**EXERCISE GOAL**: Reproduce the entries exactly.

┄┄┄┄┄┄

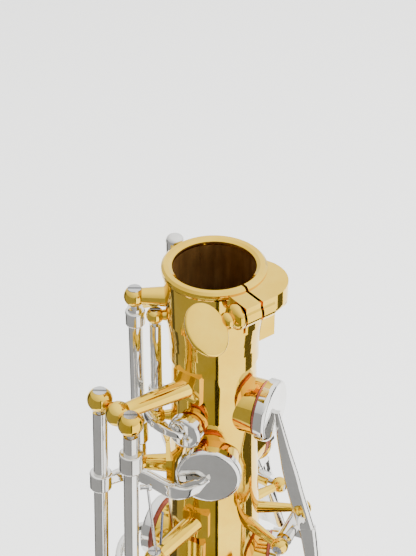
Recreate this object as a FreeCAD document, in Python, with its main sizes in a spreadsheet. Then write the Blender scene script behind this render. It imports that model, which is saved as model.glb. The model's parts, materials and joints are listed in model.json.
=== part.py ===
import FreeCAD, Part
import math
import os
import Sketcher
from FreeCAD import Placement, Rotation, Vector

# Alto saxophone body without its neck, in millimetres.
# The origin is the centre of the neck receiver's bore where its wall begins, just under the
# rounded lip. +Z runs up the body tube's axis, the bell stands towards -Y and the player's right hand is on the -X side.
# Depths are measured down from the origin. Angles go round the body tube from
# the bell's side, positive towards the player's left (+X).

os.makedirs("parts", exist_ok=True)
doc = FreeCAD.newDocument("saxophone")

UP = Vector(0, 0, 1)
DOWN = Vector(0, 0, -1)
RIGHT_HAND = Vector(-1, 0, 0)
LEFT_HAND = Vector(1, 0, 0)

drivingSizes = {
    # neck receiver and its clamp
    "rimRadius": 15.4, "lipHeight": 0.6, "waistRadius": 13.4, "tenonRadius": 12.3, "receiverDepth": 31.5,
    "slitAngle": 7, "slitWidth": 0.9, "slitDepth": 17, "lugRadius": 3.9, "lugReach": 18.9,
    "lugMiddle": 4.4, "clampWing": 16.5, "clampWingWidth": 13.5, "clampShank": 3.4,
    # body tube, bow and bell
    "tubeTopRadius": 12.7, "taper": 0.0285, "wall": 0.8, "tubeDepth": 500, "bowTurn": 52,
    "bellThroat": 33, "bellRimRadius": 60.6, "bellDepth": 250, "bellRoll": 3.4,
    "chimneyRise": 2.6, "chimneyWall": 0.9,
    # hinges and posts
    "hingeTube": 4.5, "rodSteel": 2.4, "runningFit": 0.1, "smallTube": 3.6, "smallSteel": 1.8,
    "bigBall": 7.7, "postBall": 6.6, "postFoot": 6.4, "postNeck": 4.6,
    "screwSlot": 0.8, "footThickness": 1.1, "ribWidth": 8.5,
    # keys
    "cupLap": 2.0, "cupDepth": 3.3, "cupWall": 0.9, "padProud": 1.2, "padGap": 0.1,
    "openLift": 5, "lowLap": 2.4, "springWire": 0.8,
    "guardWire": 3.2, "bumperDiameter": 9,
}

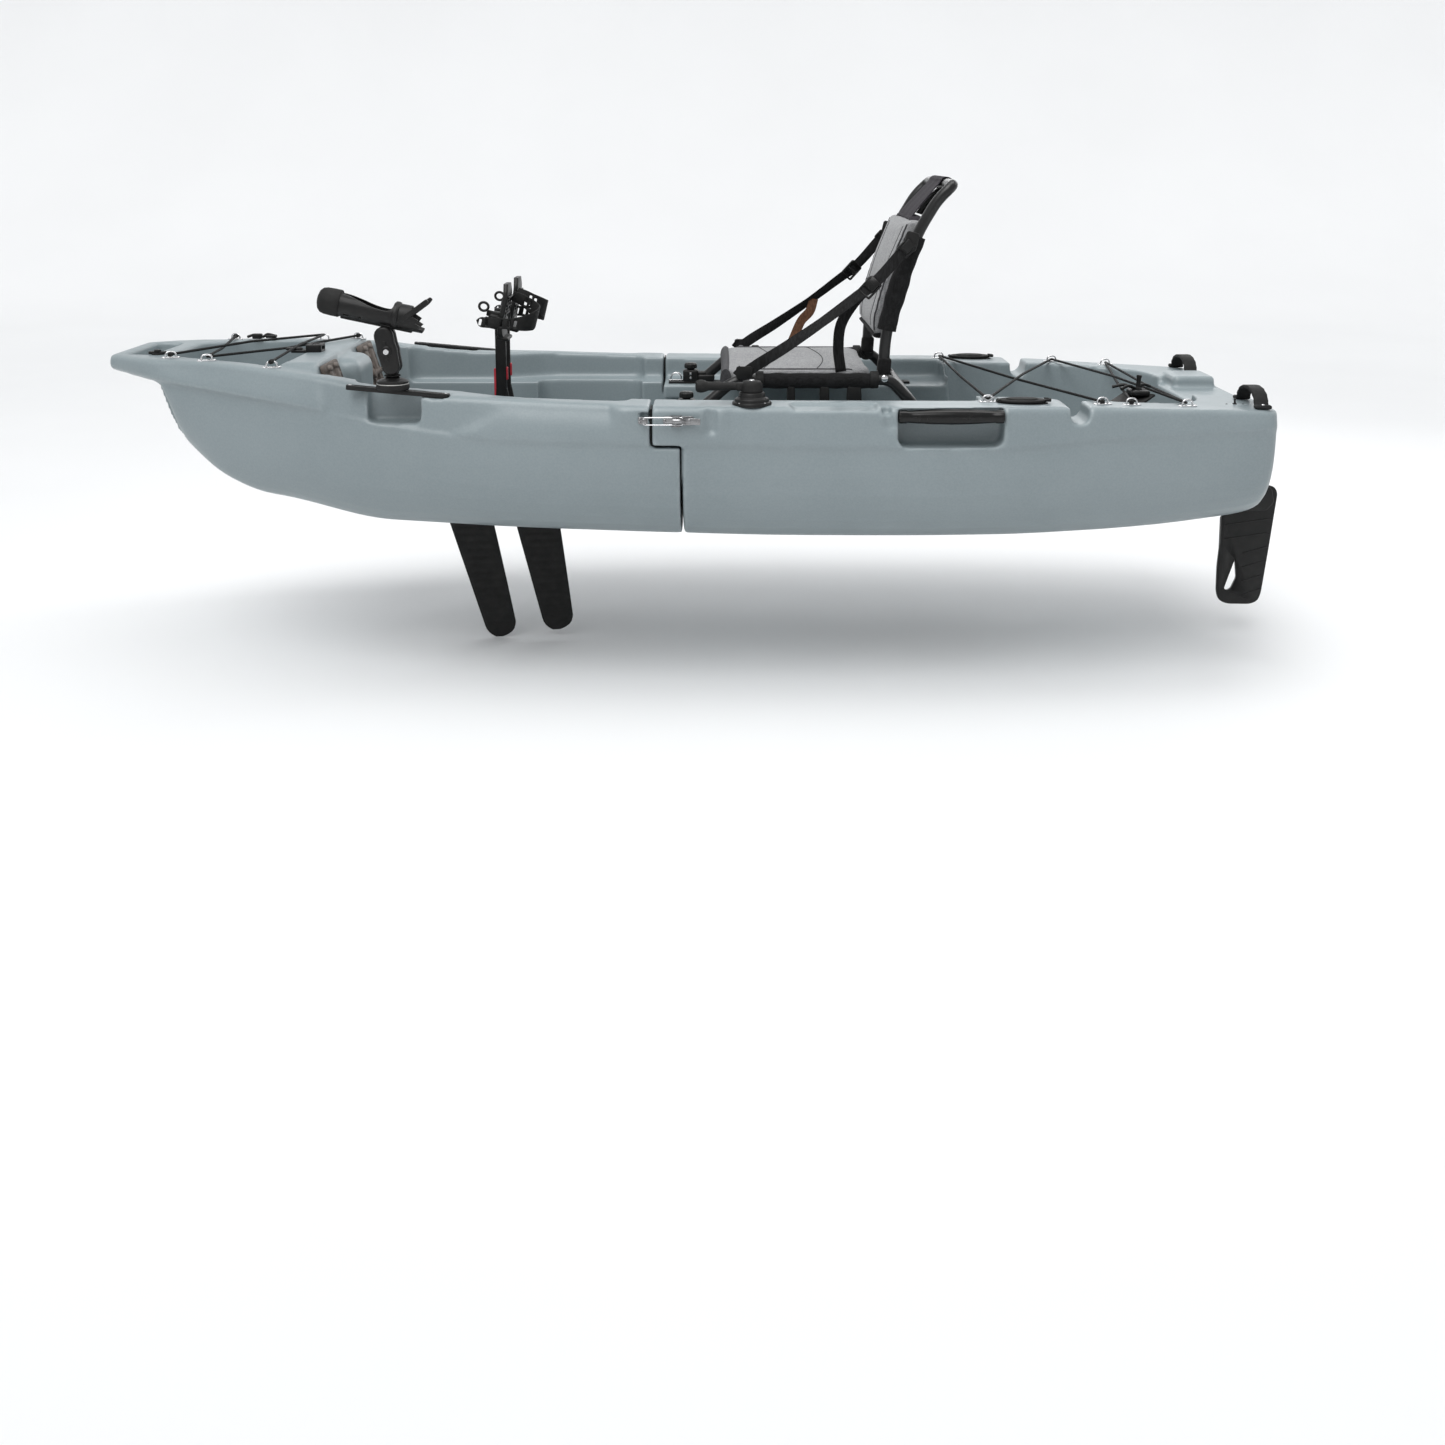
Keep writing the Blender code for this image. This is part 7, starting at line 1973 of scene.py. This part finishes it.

┄┄┄┄┄┄

**ANSWER IN FULL**:
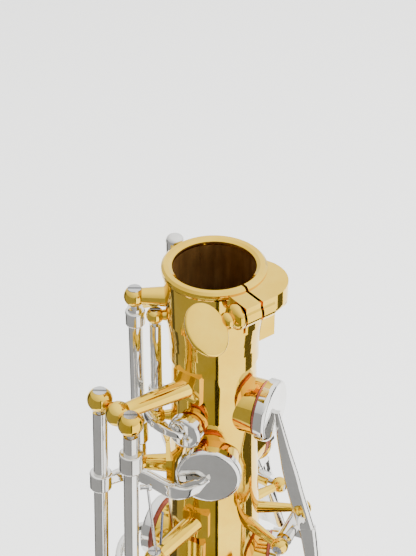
Recreate this object as a FreeCAD document, in Python, with its main sizes in a spreadsheet. Then write the Blender scene script behind this render. It imports that model, which is saved as model.glb. The model's parts, materials and joints are listed in model.json.
=== part.py ===
import FreeCAD, Part
import math
import os
import Sketcher
from FreeCAD import Placement, Rotation, Vector

# Alto saxophone body without its neck, in millimetres.
# The origin is the centre of the neck receiver's bore where its wall begins, just under the
# rounded lip. +Z runs up the body tube's axis, the bell stands towards -Y and the player's right hand is on the -X side.
# Depths are measured down from the origin. Angles go round the body tube from
# the bell's side, positive towards the player's left (+X).

os.makedirs("parts", exist_ok=True)
doc = FreeCAD.newDocument("saxophone")

UP = Vector(0, 0, 1)
DOWN = Vector(0, 0, -1)
RIGHT_HAND = Vector(-1, 0, 0)
LEFT_HAND = Vector(1, 0, 0)

drivingSizes = {
    # neck receiver and its clamp
    "rimRadius": 15.4, "lipHeight": 0.6, "waistRadius": 13.4, "tenonRadius": 12.3, "receiverDepth": 31.5,
    "slitAngle": 7, "slitWidth": 0.9, "slitDepth": 17, "lugRadius": 3.9, "lugReach": 18.9,
    "lugMiddle": 4.4, "clampWing": 16.5, "clampWingWidth": 13.5, "clampShank": 3.4,
    # body tube, bow and bell
    "tubeTopRadius": 12.7, "taper": 0.0285, "wall": 0.8, "tubeDepth": 500, "bowTurn": 52,
    "bellThroat": 33, "bellRimRadius": 60.6, "bellDepth": 250, "bellRoll": 3.4,
    "chimneyRise": 2.6, "chimneyWall": 0.9,
    # hinges and posts
    "hingeTube": 4.5, "rodSteel": 2.4, "runningFit": 0.1, "smallTube": 3.6, "smallSteel": 1.8,
    "bigBall": 7.7, "postBall": 6.6, "postFoot": 6.4, "postNeck": 4.6,
    "screwSlot": 0.8, "footThickness": 1.1, "ribWidth": 8.5,
    # keys
    "cupLap": 2.0, "cupDepth": 3.3, "cupWall": 0.9, "padProud": 1.2, "padGap": 0.1,
    "openLift": 5, "lowLap": 2.4, "springWire": 0.8,
    "guardWire": 3.2, "bumperDiameter": 9,
}

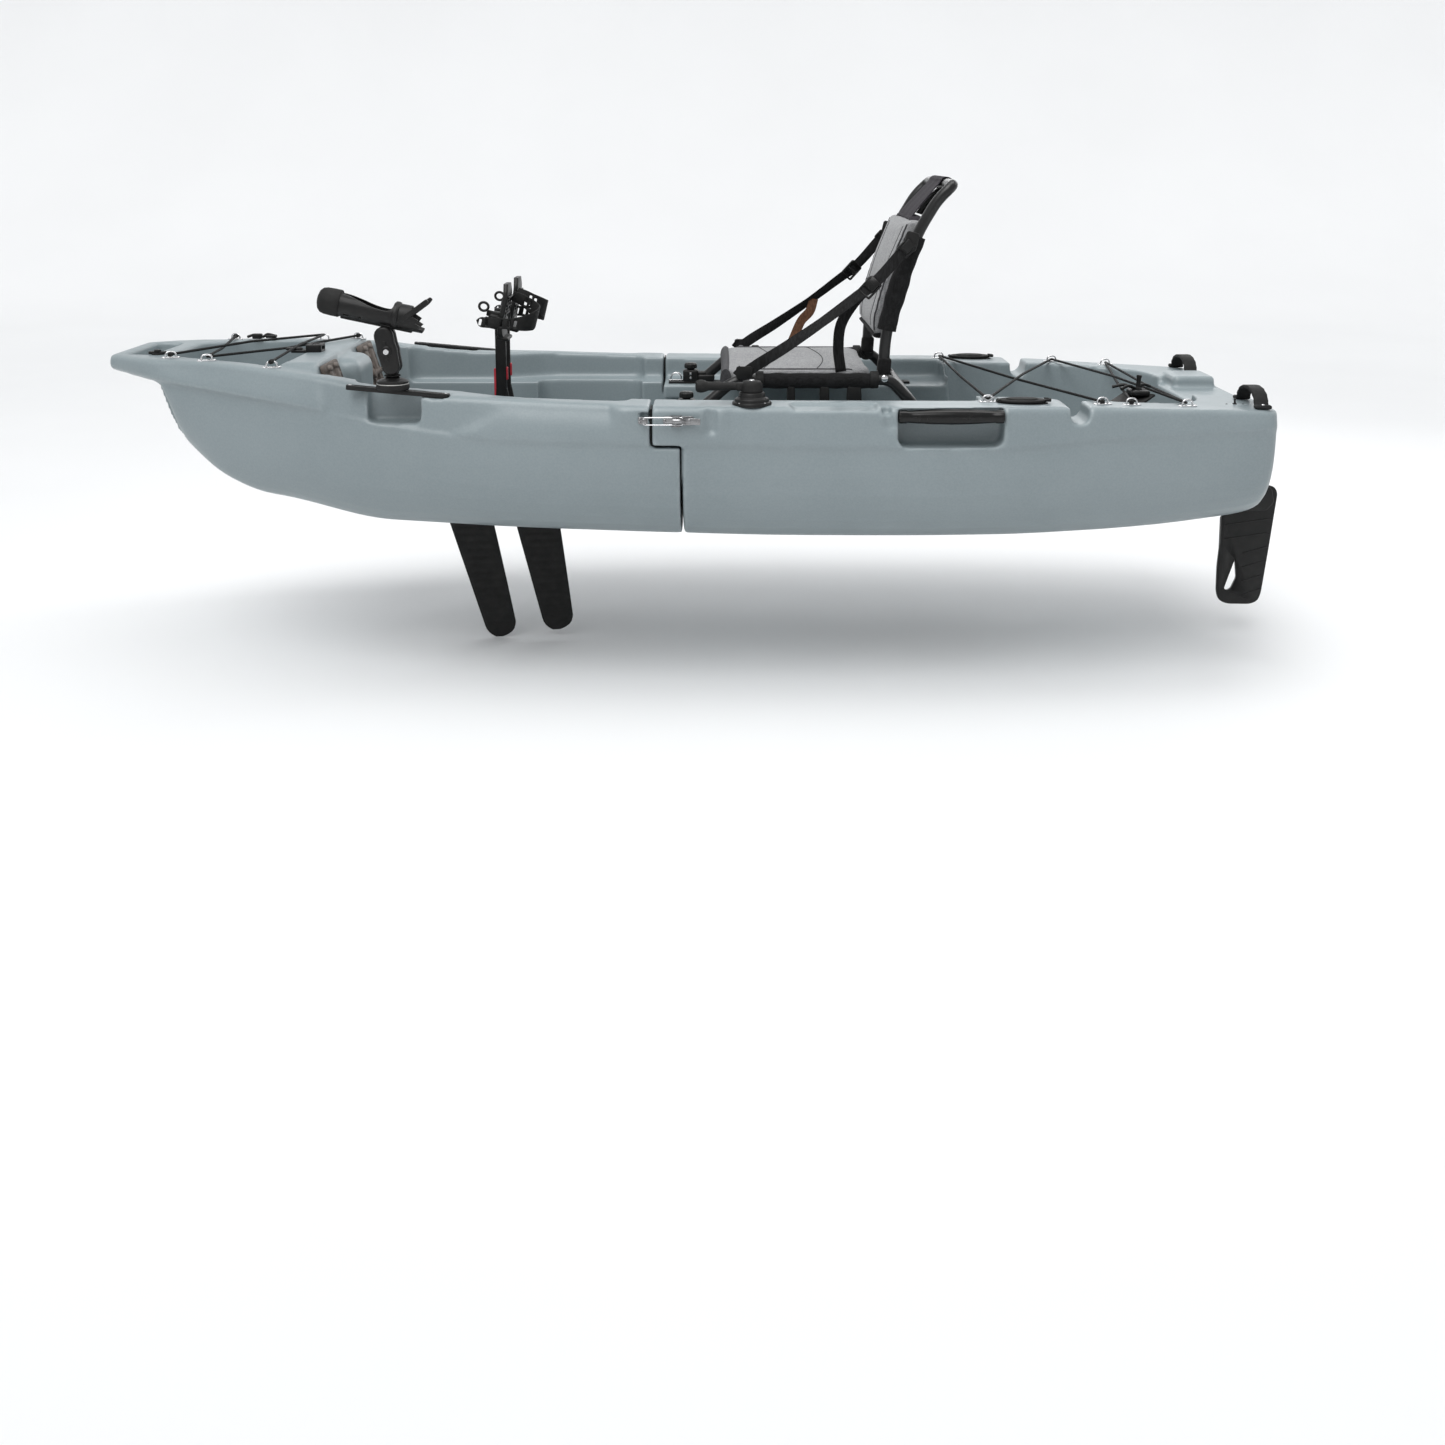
Keep writing the Blender code for this image. This is part 7, starting at line 1973 of scene.py. This part finishes it.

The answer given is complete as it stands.